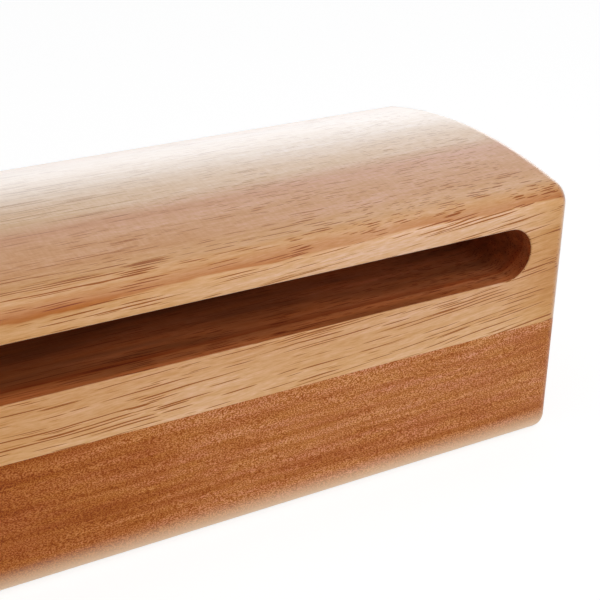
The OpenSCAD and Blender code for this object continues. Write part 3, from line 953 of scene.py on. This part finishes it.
washers = {
    "holeRadius": 3.2,
    "flatFoot": 60.7,
    "flatRadius": 6.25,
    "flatThick": 1.6,
    # rounding of the section's corners: hole and rim at the foot, then rim and hole at the top
    "flatRounds": (0.1, 0.15, 0.45, 0.3),
    "flatColumns": 96,
    "lockFoot": 62.3,
    "lockRadius": 5.5,
    "lockThick": 1.5,
    "lockRounds": (0.15, 0.2, 0.2, 0.15),
    "lockSteps": 89,
    "split": 1.0,
    "slant": 20,  # degrees
}


def washerSection(w, radius, thick, rounds):
    # a rectangle of (radius, along) points with each corner rounded by its own amount
    corners = ((w["holeRadius"], 0), (radius, 0), (radius, thick), (w["holeRadius"], thick))
    return softCorners([(*corner, rounding) for corner, rounding in zip(corners, rounds)])


def flatWasherShell(w):
    # punched disc: the edges that met the punch first are rolled over, the others are nearly sharp
    section = washerSection(w, w["flatRadius"], w["flatThick"], w["flatRounds"])
    points, faces = turned(section, w["flatColumns"])
    return onClamp(points, w["flatFoot"]), faces


def lockWasherShell(w):
    # a rounded section carried round from one side of the slanted split, which is at the top, to the other
    section = washerSection(w, w["lockRadius"], w["lockThick"], w["lockRounds"])
    slant = math.radians(w["slant"])
    lean = math.tan(slant) * (section[:, 1] - w["lockThick"] / 2) / section[:, 0]
    halfSplit = w["split"] / 2 / math.cos(slant) / section[:, 0]
    share = np.linspace(0, 1, w["lockSteps"] + 1)[:, None]
    turn = (lean + halfSplit) * (1 - share) + (2 * np.pi + lean - halfSplit) * share
    points = np.stack([section[:, 0] * np.sin(turn), -section[:, 0] * np.cos(turn),
                       np.broadcast_to(section[:, 1], turn.shape)], -1)
    count = len(section)
    faces = gridFaces(len(points), count, closed=True)
    faces += [list(range(count)), list(range((len(points) - 1) * count, len(points) * count))]
    return onClamp(points, w["lockFoot"]), faces


screws = {
    "seat": 36.0,  # y under the heads
    "x": 19.25,
    "z": 4.5,  # above and below the clamp's middle
    "firstTurn": 0.5,  # radians that the first cross is turned
    "turnStep": 1.1,  # and how much more the next ones
    "headRadius": 3.8,
    "headHeight": 2.6,
    "crossHalf": 2.0,
    "crossWidth": 1.0,
    # rings of the cross from its middle to its edge: shares of its length and width, and the depth
    "lengthShares": (0.02, 0.5, 0.93, 1.0),
    "widthShares": (0.02, 0.72, 0.9, 1.0),
    "depths": (1.4, 1.12, 0.12, 0.05),
    "crossLip": 0.07,
    # rings of the head's rim: drawn in from the radius, and height
    "rim": ((0.02, 0.12), (0.0, 0.05), (0.05, 0.0)),
    "rimStart": 0.1,  # where the round top ends, drawn in from the radius
    "quarterSteps": 24,
    "topSteps": 9,
    "length": 18.0,
    "point": 4.0,
    "pointRadius": 0.1,
    "radius": 2.0,
    "pitch": 1.6,
    "threadDepth": 0.6,
    "plain": 4.5,  # length of plain shank under the head
    "plainRadius": 1.7,
    "shankSink": 0.5,  # how far the shank reaches into the head
    "shankColumns": 24,
}


def screwShells(s, turnBy):
    # Head: rings of points, the inner ones shaped as the cross and the outer ones round. A ring's reach at
    # an angle is where a ray leaves the cross, through an arm's side or its end. Shank: a helix that ends in
    # a point.
    domeR = (s["headRadius"] ** 2 + s["headHeight"] ** 2) / (2 * s["headHeight"])
    length, width, lip = s["crossHalf"], s["crossWidth"] / 2, s["crossLip"]
    corner = math.atan2(width, length)
    quarter = np.linspace(0, np.pi / 2, s["quarterSteps"], endpoint=False)
    quarter = np.sort(np.r_[quarter, corner, np.pi / 4, np.pi / 2 - corner])
    turn = np.concatenate([quarter + k * np.pi / 2 for k in range(4)])
    sides = abs(np.cos(turn)), abs(np.sin(turn))
    far, near = np.maximum(*sides), np.minimum(*sides)

    def cross(halfLength, halfWidth):
        return np.minimum(halfLength / far, halfWidth / np.maximum(near, nearZero))

    recess = [cross(length * a, width * b)[None] for a, b in zip(s["lengthShares"], s["widthShares"])]
    outwards = np.linspace(0, 1, s["topSteps"] + 1)[:, None]
    top = (1 - outwards) * cross(length + lip, width + lip) + outwards * (s["headRadius"] - s["rimStart"])
    reach = np.concatenate([*recess, top])
    sunk = np.zeros(len(reach))
    sunk[:len(recess)] = s["depths"]
    height = np.sqrt(domeR ** 2 - reach ** 2) - domeR + s["headHeight"] - sunk[:, None]
    height[0] = s["headHeight"] - s["depths"][0]
    rim = np.array([(s["headRadius"] - inwards, high) for inwards, high in s["rim"]] + [(0.0, 0.0)])
    reach = np.concatenate([reach, rim[:, :1] + 0 * turn])
    height = np.concatenate([height, rim[:, 1:] + 0 * turn])
    head = np.stack([reach * np.cos(turn), reach * np.sin(turn), height], -1)
    headFaces = gridFaces(len(head), len(turn), closed=True) + [list(range(len(turn)))]
    c, k = math.cos(turnBy), math.sin(turnBy)
    head = head.reshape(-1, 3) @ np.array([[c, k, 0], [-k, c, 0], [0, 0, 1]])

    def ends(along, radius):
        radius = np.where(along > -s["plain"], s["plainRadius"], radius)
        pointed = s["pointRadius"] + s["radius"] * np.clip((along + s["length"]) / s["point"], 0, 1)
        return np.minimum(radius, pointed)

    columns = s["shankColumns"]
    shank = helix(-s["length"], s["shankSink"], s["pitch"], s["radius"], s["threadDepth"], columns, ends)
    return [(head, headFaces), capped(*shank, columns + 1)]


strap = {
    "flatAngle": 0.5,  # degrees: faces that meet at less are one flat
    "brokenEdge": 0.25,
    "edgeAngle": 35,  # degrees: edges that turn by more are broken
    "edgeSegments": 3,
}


def bracketCopy(node, name):
    # the strap's own solid, its loose triangles merged and its flats joined, with every edge broken
    mesh = node.data.copy()
    mesh.name = name
    work = bmesh.new()
    work.from_mesh(mesh)
    bmesh.ops.remove_doubles(work, verts=work.verts, dist=mergeDistance)
    angle = math.radians(strap["flatAngle"])
    bmesh.ops.dissolve_limit(work, angle_limit=angle, verts=work.verts, edges=work.edges)
    work.to_mesh(mesh)
    work.free()
    mesh.shade_smooth()
    mesh.materials.clear()
    mesh.materials.append(stripChrome)
    piece = bpy.data.objects.new(name, mesh)
    scene.collection.objects.link(piece)
    edge = piece.modifiers.new("broken edges", "BEVEL")
    edge.width, edge.segments = strap["brokenEdge"] * mm, strap["edgeSegments"]
    edge.limit_method, edge.angle_limit = "ANGLE", math.radians(strap["edgeAngle"])
    weighted = piece.modifiers.new("weighted", "WEIGHTED_NORMAL")
    weighted.keep_sharp = False
    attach(piece, "block")
    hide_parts("rod_bracket")
    return piece


sharp = clamp["sharpAngle"]
points, faces = eyeBoltShells(eyeBolt)
meshPiece("eyeBolt", points, faces, chrome, "eye_bolt", ["eye_bolt"], sharp)
points, faces = wingNutShells(wingNut)
meshPiece("wingNut", points, faces, castZinc, "wing_nut", ["wing_nut"], sharp)
points, faces = flatWasherShell(washers)
meshPiece("flatWasher", points, faces, zinc, "block", ["flat_washer"])
points, faces = lockWasherShell(washers)
meshPiece("lockWasher", points, faces, zinc, "block", ["lock_washer"])
shells = []
for i, (x, z) in enumerate(((-1, -1), (1, -1), (-1, 1), (1, 1))):
    for points, faces in screwShells(screws, screws["firstTurn"] + screws["turnStep"] * i):
        shells.append((onClamp(points, screws["seat"], x * screws["x"], z * screws["z"]), faces))
points, faces = joined(shells)
meshPiece("screws", points, faces, zinc, "block", ["bracket_screws"], sharp)
bracketCopy(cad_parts["rod_bracket"], "bracket")
print("clamp made")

···

▶ **Directions**: From the listing above, copy all lines holding the word "block".

▶ **Full solution**:
    attach(piece, "block")
meshPiece("flatWasher", points, faces, zinc, "block", ["flat_washer"])
meshPiece("lockWasher", points, faces, zinc, "block", ["lock_washer"])
meshPiece("screws", points, faces, zinc, "block", ["bracket_screws"], sharp)